Officials kill 3 bears after series of attacks near Payson
Government officials have killed three black bears in the Payson area following three bear attacks on humans in May and June.
The Arizona Game and Fish Department has not yet reported whether any of the three lethally removed bears were involved in the attacks. Officials gathered DNA and other evidence at the scene of the attacks to help figure out whether the bears were involved in the attacks.
Game and Fish announced Wednesday that all three bears tested negative for rabies.
Bear attacks on humans are rare despite Arizona's population of 2,500 to 3,000 bears. Only 10 attacks have been documented since 1990, but three of those 10 have taken place within the past month.
The first attack took place on May 31 when a bear entered a tent in the Ponderosa Campground and clawed a woman. The campground is located on the Tonto National Forest just off Highway 260, about 12 miles north of Payson.
The second attack took place June 21 when a bear bit a man's lower leg while he was sleeping in a cabin under construction in the Thompson Draw II community near Tonto Village, about a mile from the Ponderosa Campground. When the man moved and yelled, the bear ran off but lingered in a nearby area for about 45 minutes, Game and Fish reported. One other man was present at the cabin during the attack.
The third attack occurred at about 5 a.m. on June 24 when a bear attacked a 30-year-old Tempe man in his tent at Ponderosa Campground. The victim suffered lacerations and bites to his head and arm. The man's fiancé and a 1-year-old child were also in the tent. Another camper shot at the bear with a handgun several times at close range, but it's unknown whether it was hit.
The Forest Service has temporarily closed Ponderosa Campground along with two other campgrounds several miles away, Christopher Creek and Sharp Creek, as a safety precaution.
Game and Fish officials tracked one bear from an area near the site of the cabin attack to the Tonto Creek Fish Hatchery and killed it around 9 p.m. on June 23.

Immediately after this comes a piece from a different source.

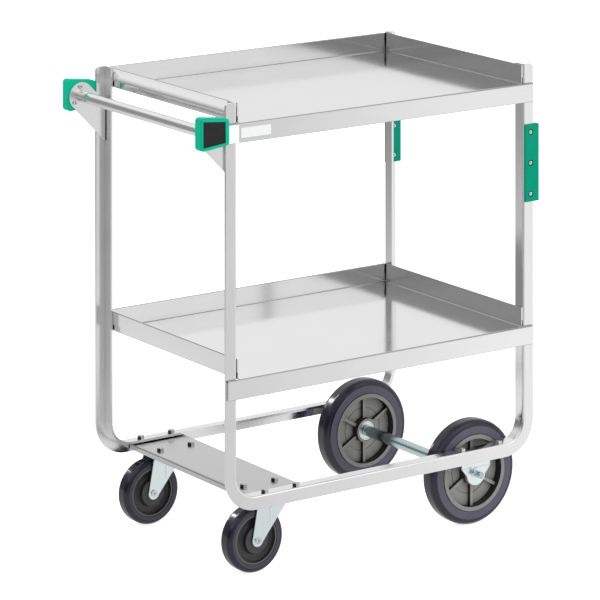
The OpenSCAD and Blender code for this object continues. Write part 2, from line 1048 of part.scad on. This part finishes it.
// Side view of the hanger plate below the fold, origin on the axle.
module hanger_side() {
    circle(hanger_round);
    polygon([[-hanger_half, 12], [hanger_half, 12], [hanger_round * cos(-8), hanger_round * sin(-8)],
        [-hanger_round * cos(-8), hanger_round * sin(-8)]]);
}

module axle_hanger() {
    color("lightsteelblue") difference() {
        translate([axle_x, 0, 0]) {
            // lower plate carrying the axle
            intersection() {
                translate([0, 0, axle_z]) along_y(-hanger_y - hanger_wall, -hanger_y) hanger_side();
                translate([-50, -half_width, 0]) cube([100, half_width, hanger_fold]);
            }
            // stepped band above the fold
            translate([-hanger_half, -hanger_y - hanger_wall + hanger_step, hanger_fold])
                cube([2 * hanger_half, hanger_wall, flange_under - hanger_fold]);
            // flange bolted under the side frame
            translate([-hanger_bolt - 10, -half_width + angle_wall + 1, flange_under - hanger_wall])
                cube([2 * hanger_bolt + 20, half_width - angle_wall - 1 - hanger_y + hanger_step, hanger_wall]);
        }
        translate([axle_x, 0, axle_z]) bar_y(axle_d + 0.2, -half_width, -hanger_y + 5);
        for (s = [-1, 1])
            translate([axle_x + s * hanger_bolt, -bolt_y, flange_under - 10]) cylinder(d = bolt_hole, h = 20);
    }
}

module axle_hanger_right() {
    axle_hanger();
}

module axle_hanger_left() {
    left_side() axle_hanger();
}

module hanger_bolt_set() {
    for (s = [-1, 1])
        translate([axle_x + s * hanger_bolt, -bolt_y, flange_under - hanger_wall])
            mounting_bolt(angle_wall + hanger_wall + bolt_tip);
}

module axle_hanger_bolts() {
    color("lightgrey") {
        hanger_bolt_set();
        left_side() hanger_bolt_set();
    }
}

module hanger_nut_set() {
    for (s = [-1, 1])
        translate([axle_x + s * hanger_bolt, -bolt_y, flange_top]) mounting_nut();
}

module axle_hanger_nuts() {
    color("lightgrey") {
        hanger_nut_set();
        left_side() hanger_nut_set();
    }
}

// ---- nodes ---------------------------------------------------------------

side_frame_left();
side_frame_right();
top_shelf();
lower_shelf();
top_shelf_stiffener();
lower_shelf_stiffener();
handle_tube();
handle_bracket_left();
handle_bracket_right();
handle_bumper_left();
handle_bumper_right();
bumper_pad_left();
bumper_pad_right();
handle_bracket_screws();
corner_bumper_left();
corner_bumper_right();
corner_bumper_screws();
corner_bumper_nuts();
label_plate();
caster_cross_plate();
caster_plate_spacers();
caster_mounting_bolts();
caster_mounting_nuts();
axle_hanger_left();
axle_hanger_right();
axle_hanger_bolts();
axle_hanger_nuts();
front_axle();
axle_spacer_tube();
axle_washers();
axle_cotter_pins();
caster_plate_left();
caster_plate_right();
caster_kingpin_left();
caster_kingpin_right();
caster_balls_left();
caster_balls_right();
caster_fork_left();
caster_fork_right();
caster_axle_left();
caster_axle_right();
caster_axle_nut_left();
caster_axle_nut_right();
caster_sleeve_left();
caster_sleeve_right();
caster_bushing_left();
caster_bushing_right();
caster_hub_left();
caster_hub_right();
caster_tread_left();
caster_tread_right();
front_hub_left();
front_hub_right();
front_bearings_left();
front_bearings_right();
front_tread_left();
front_tread_right();
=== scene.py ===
"""Looks of the two-shelf utility cart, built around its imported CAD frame."""

import math

import bmesh
import bpy
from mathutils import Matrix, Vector


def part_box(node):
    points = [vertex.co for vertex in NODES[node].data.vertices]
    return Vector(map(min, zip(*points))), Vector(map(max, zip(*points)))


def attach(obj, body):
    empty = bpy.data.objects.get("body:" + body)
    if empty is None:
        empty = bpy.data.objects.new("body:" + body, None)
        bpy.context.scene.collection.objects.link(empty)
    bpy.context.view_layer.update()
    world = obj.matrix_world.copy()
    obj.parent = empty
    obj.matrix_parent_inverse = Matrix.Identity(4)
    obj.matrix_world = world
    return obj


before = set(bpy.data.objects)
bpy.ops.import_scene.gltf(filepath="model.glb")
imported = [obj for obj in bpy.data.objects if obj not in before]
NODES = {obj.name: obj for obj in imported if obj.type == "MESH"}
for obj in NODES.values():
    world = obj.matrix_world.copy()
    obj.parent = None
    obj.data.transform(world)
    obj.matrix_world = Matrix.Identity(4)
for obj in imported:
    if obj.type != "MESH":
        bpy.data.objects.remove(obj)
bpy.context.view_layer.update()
SCENE = bpy.context.scene
SIDES = ("left", "right")

# sockets of a Mix node: its two inputs and its output, by data type
MIX_SOCKETS = {"FLOAT": (2, 3, 0), "RGBA": (6, 7, 2)}
WHITE = (1.0, 1.0, 1.0)


# ---- node material helpers ---------------------------------------------------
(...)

Then Game and Fish officials alongside The U.S. Department of Agriculture's Wildlife Services killed two more bears on June 24.
The first bear was a young adult male weighing around 160 pounds. The other bear was a very large female that weighed approximately 300 pounds and was dry, meaning that she did not appear to have produced any cubs this year.
Dogs tracked the two bears from a scent trail near the Ponderosa Campground.
Game and Fish has conducted forensic investigations on all three victims' personal belongings and camping equipment to recover DNA samples. Those samples, as well as some tissue from the bears that were removed, were flown to the Wyoming Game and Fish Forensic and Fish Health Laboratory on June 26 for analysis.
"Until we receive the results of the DNA analysis, we will not know whether these three recent attacks can be attributed to one bear or three different bears. DNA examination is critical in this case for helping prove or disprove a link between the attacks," said Rod Lucas, regional supervisor for Game and Fish.
"Our wildlife officers chose their profession because of their love for wildlife and the outdoors," Lucas said. "They do not enjoy destroying animals, but the burden of public safety and active management of wildlife dictates an aggressive approach, and efforts will continue until the offending animal(s) is found or it is no longer feasible to continue operations."
With the state's drought and scarce wildlife food resources, more and more wildlife are moving into areas that are on the fringe of wildlands, looking for food. Bears are particularly attracted to campground areas where they often find easy access to garbage and food sources.
It is important for outdoor recreationists to be "bear aware," officials added. Secure all food sources, cooking gear and trash well away from camps and tents when recreating in bear areas. Bears are attracted to areas with dumpsters, trash bins and campsites with food.